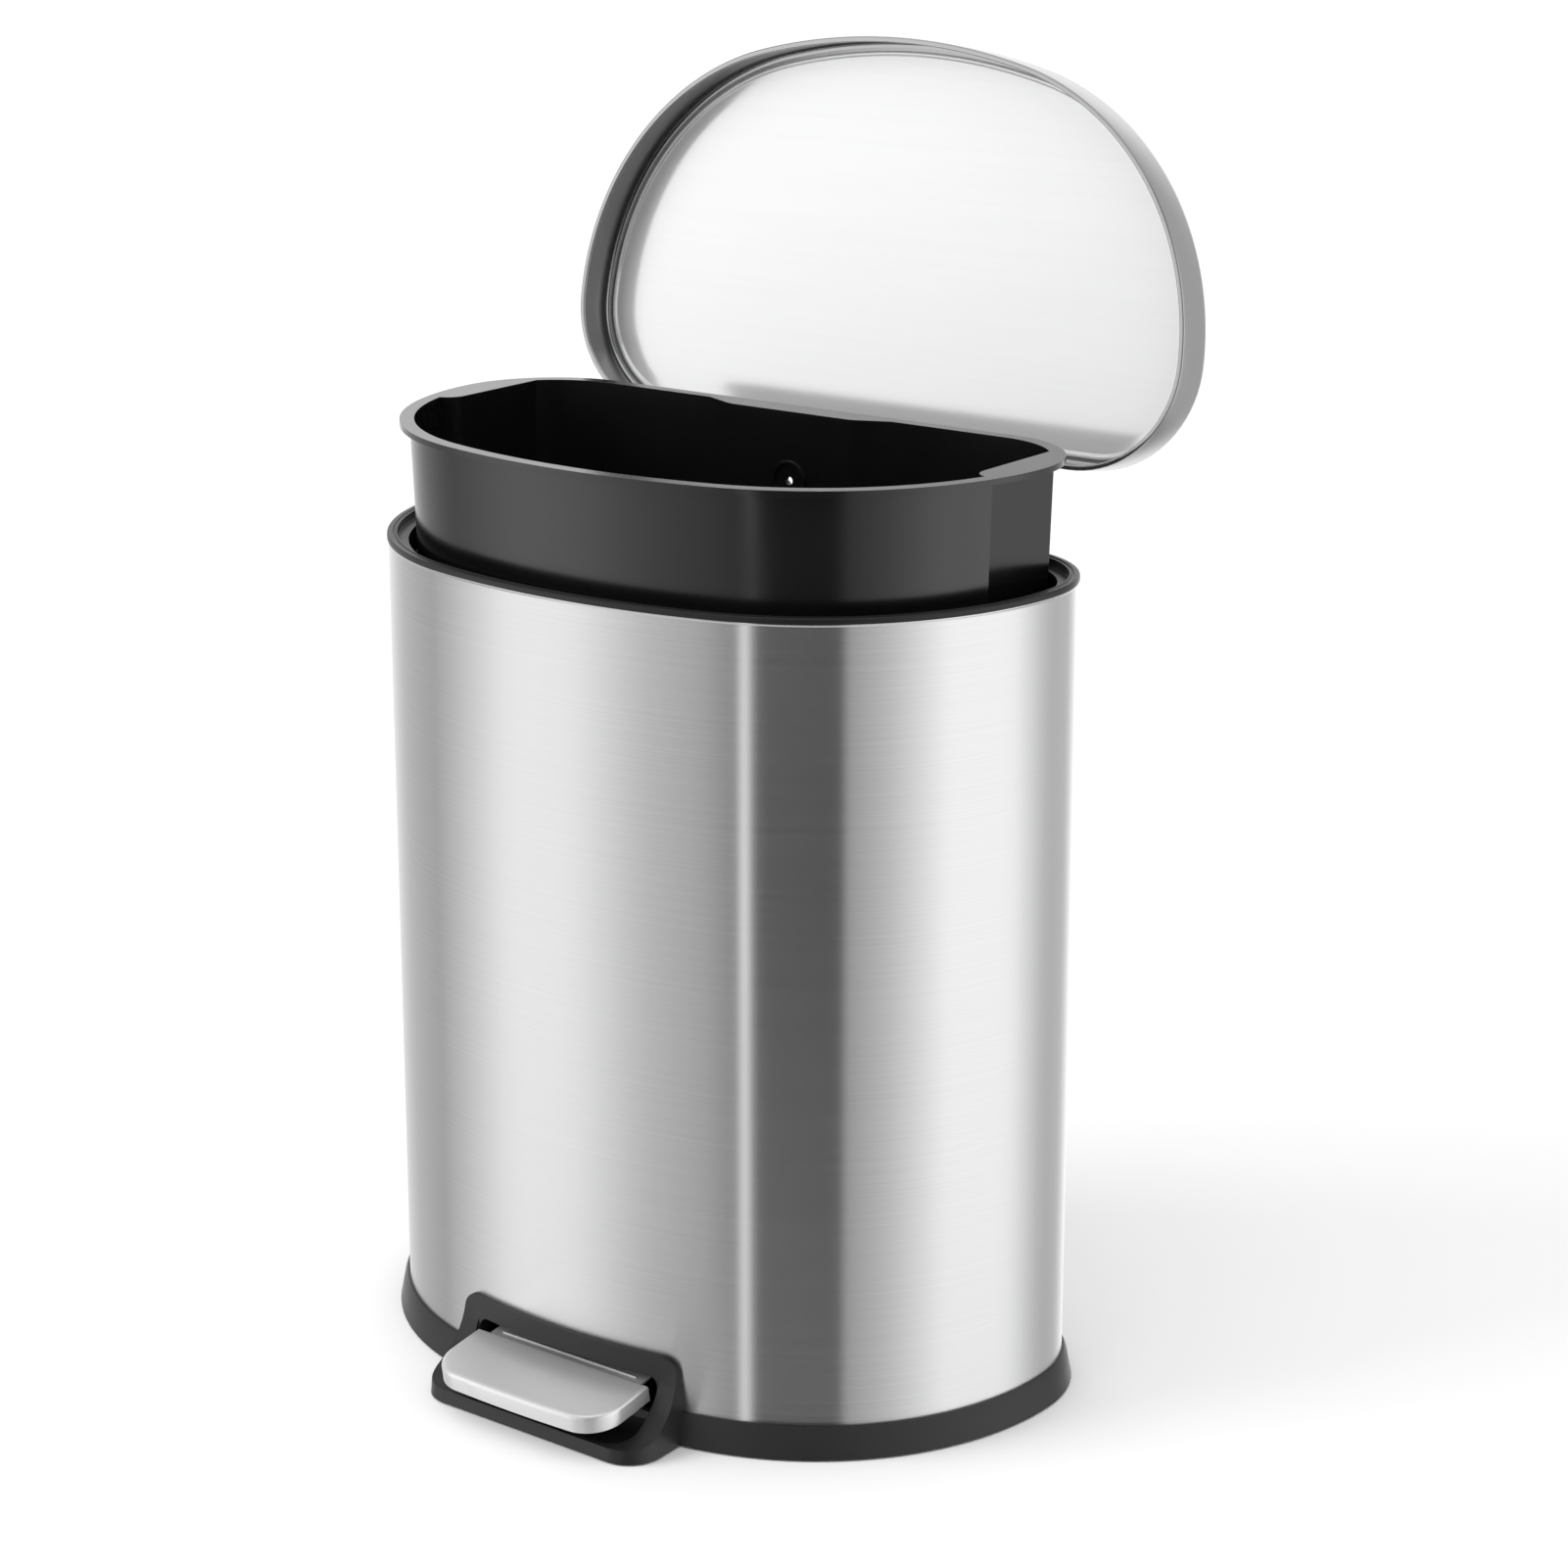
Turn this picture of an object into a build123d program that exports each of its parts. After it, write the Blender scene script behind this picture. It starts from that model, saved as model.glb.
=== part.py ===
"""Pedal trash can with a semi-round steel shell, lift-out bucket and pedal-opened lid.

Frame: millimetres, +Z up. The origin is on the floor, on the mid-plane, under the widest
line of the shell. The pedal is at the front (-Y), the flat back and the hinge are at +Y.
Every piece is drawn with the lid open, the pedal down and the bucket raised.
"""
import os
from math import atan2, cos, degrees, radians, sin, sqrt

from build123d import *

# ---- driving dimensions -------------------------------------------------------------
HALF_WIDTH = 200.0        # shell, at its widest line (y = 0)
FRONT_RADIUS = 355.0      # broad front curve of the D outline
SIDE_RADIUS = 150.0       # curve between the front and the widest line
REAR_RADIUS = 68.0        # rear corners
BACK = REAR_RADIUS        # outer face of the flat back
STEEL = 0.8               # sheet thickness of shell and lid

SHELL_BOTTOM = 8.0        # the shell stands in a groove of the base ring
SHELL_TOP = 444.5
RING_TOP = 447.6          # top of the trim ring
SEAT_Z = 443.0            # ledge of the trim ring that carries the bucket flange

BASE_BOTTOM = 1.0         # the base ring hangs 1 mm above the floor, on its rubber foot
BASE_FLARE = 5.6          # how far the base ring stands out at the bottom
BASE_TOP = 18.0
PLATE_TOP = 10.5          # top of the base plate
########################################
■ **To be done**
Using the listing above, reproduce each line without omission.

■ **Final result**
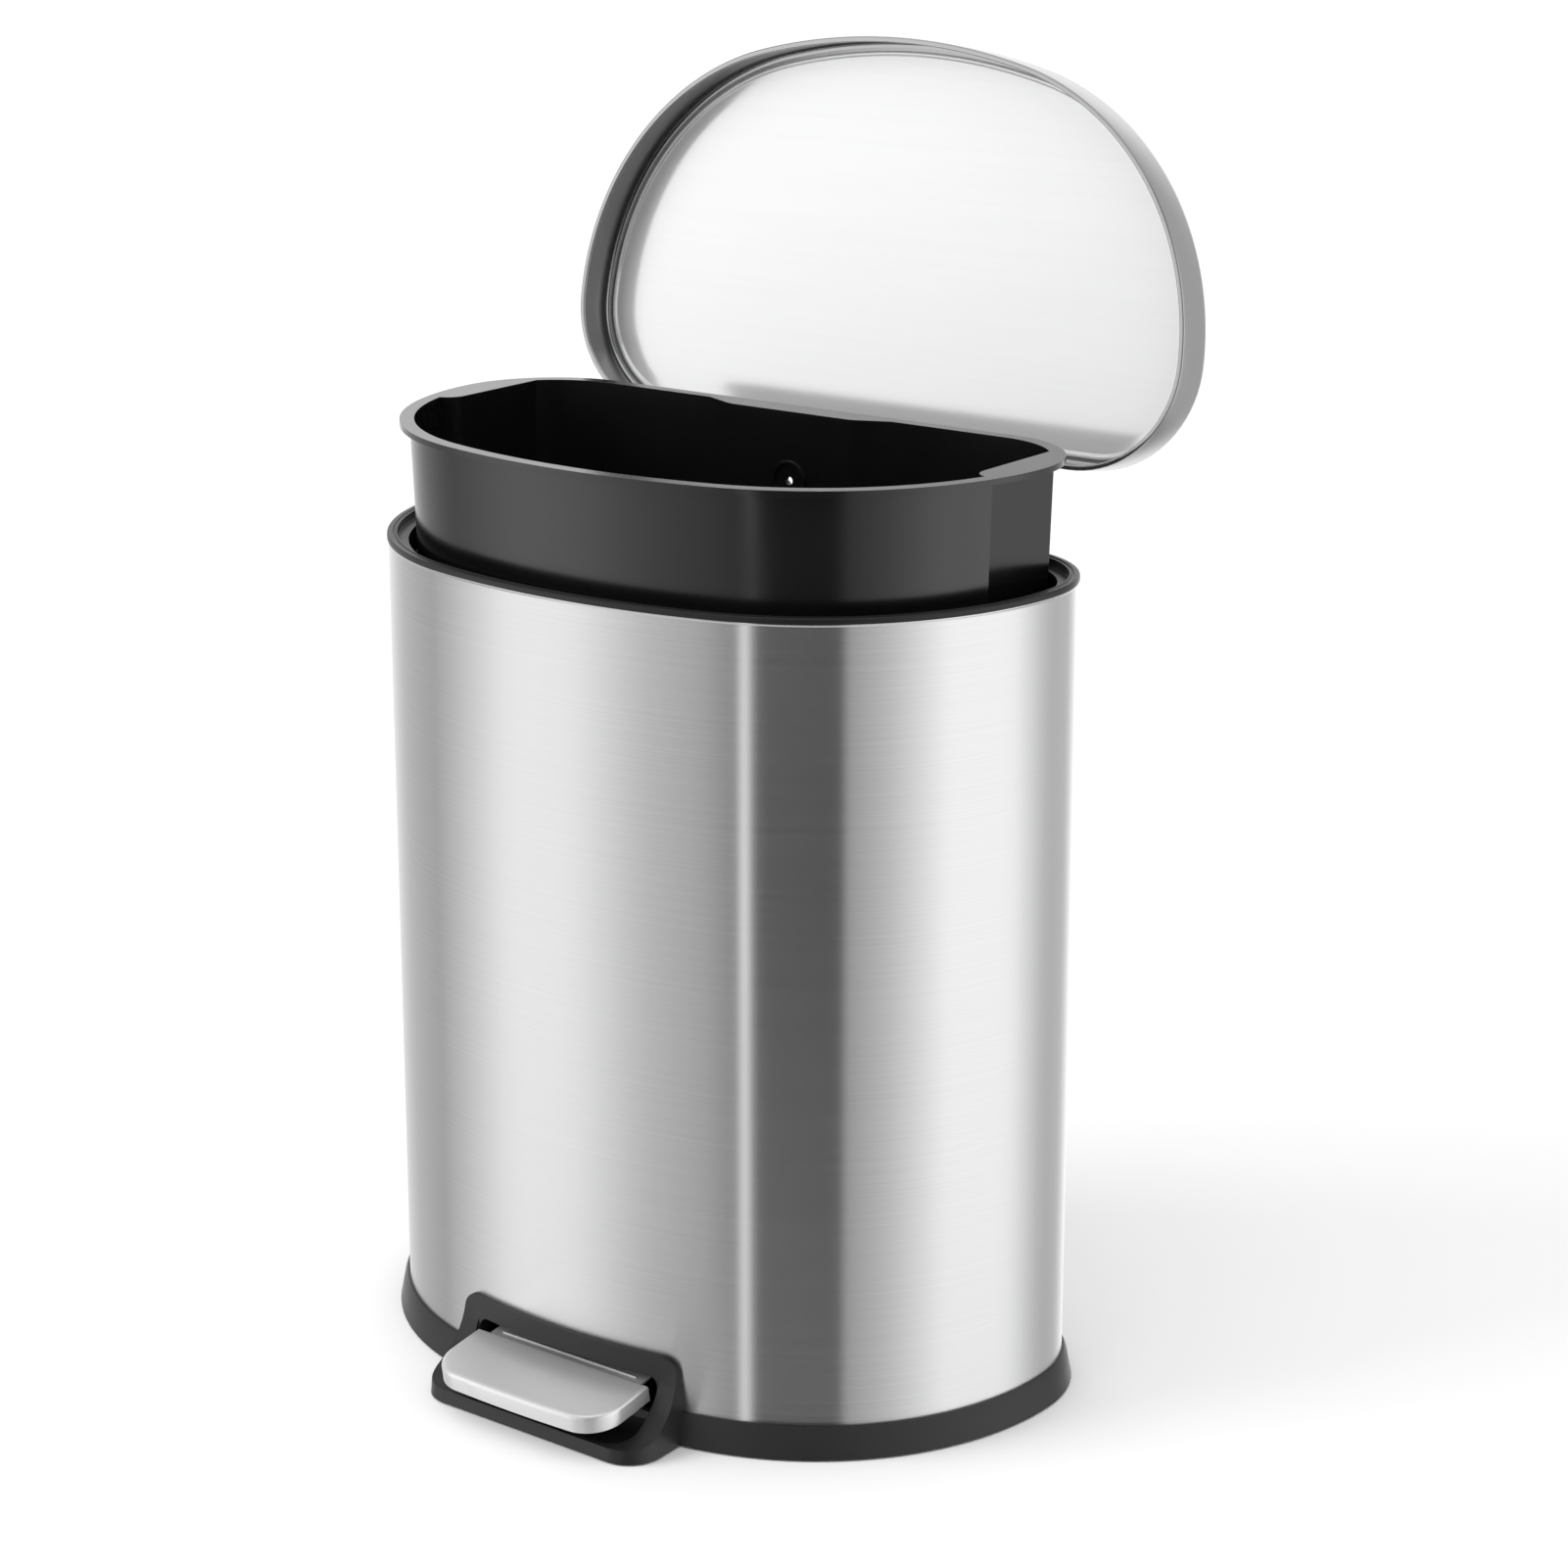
Turn this picture of an object into a build123d program that exports each of its parts. After it, write the Blender scene script behind this picture. It starts from that model, saved as model.glb.
=== part.py ===
"""Pedal trash can with a semi-round steel shell, lift-out bucket and pedal-opened lid.

Frame: millimetres, +Z up. The origin is on the floor, on the mid-plane, under the widest
line of the shell. The pedal is at the front (-Y), the flat back and the hinge are at +Y.
Every piece is drawn with the lid open, the pedal down and the bucket raised.
"""
import os
from math import atan2, cos, degrees, radians, sin, sqrt

from build123d import *

# ---- driving dimensions -------------------------------------------------------------
HALF_WIDTH = 200.0        # shell, at its widest line (y = 0)
FRONT_RADIUS = 355.0      # broad front curve of the D outline
SIDE_RADIUS = 150.0       # curve between the front and the widest line
REAR_RADIUS = 68.0        # rear corners
BACK = REAR_RADIUS        # outer face of the flat back
STEEL = 0.8               # sheet thickness of shell and lid

SHELL_BOTTOM = 8.0        # the shell stands in a groove of the base ring
SHELL_TOP = 444.5
RING_TOP = 447.6          # top of the trim ring
SEAT_Z = 443.0            # ledge of the trim ring that carries the bucket flange

BASE_BOTTOM = 1.0         # the base ring hangs 1 mm above the floor, on its rubber foot
BASE_FLARE = 5.6          # how far the base ring stands out at the bottom
BASE_TOP = 18.0
PLATE_TOP = 10.5          # top of the base plate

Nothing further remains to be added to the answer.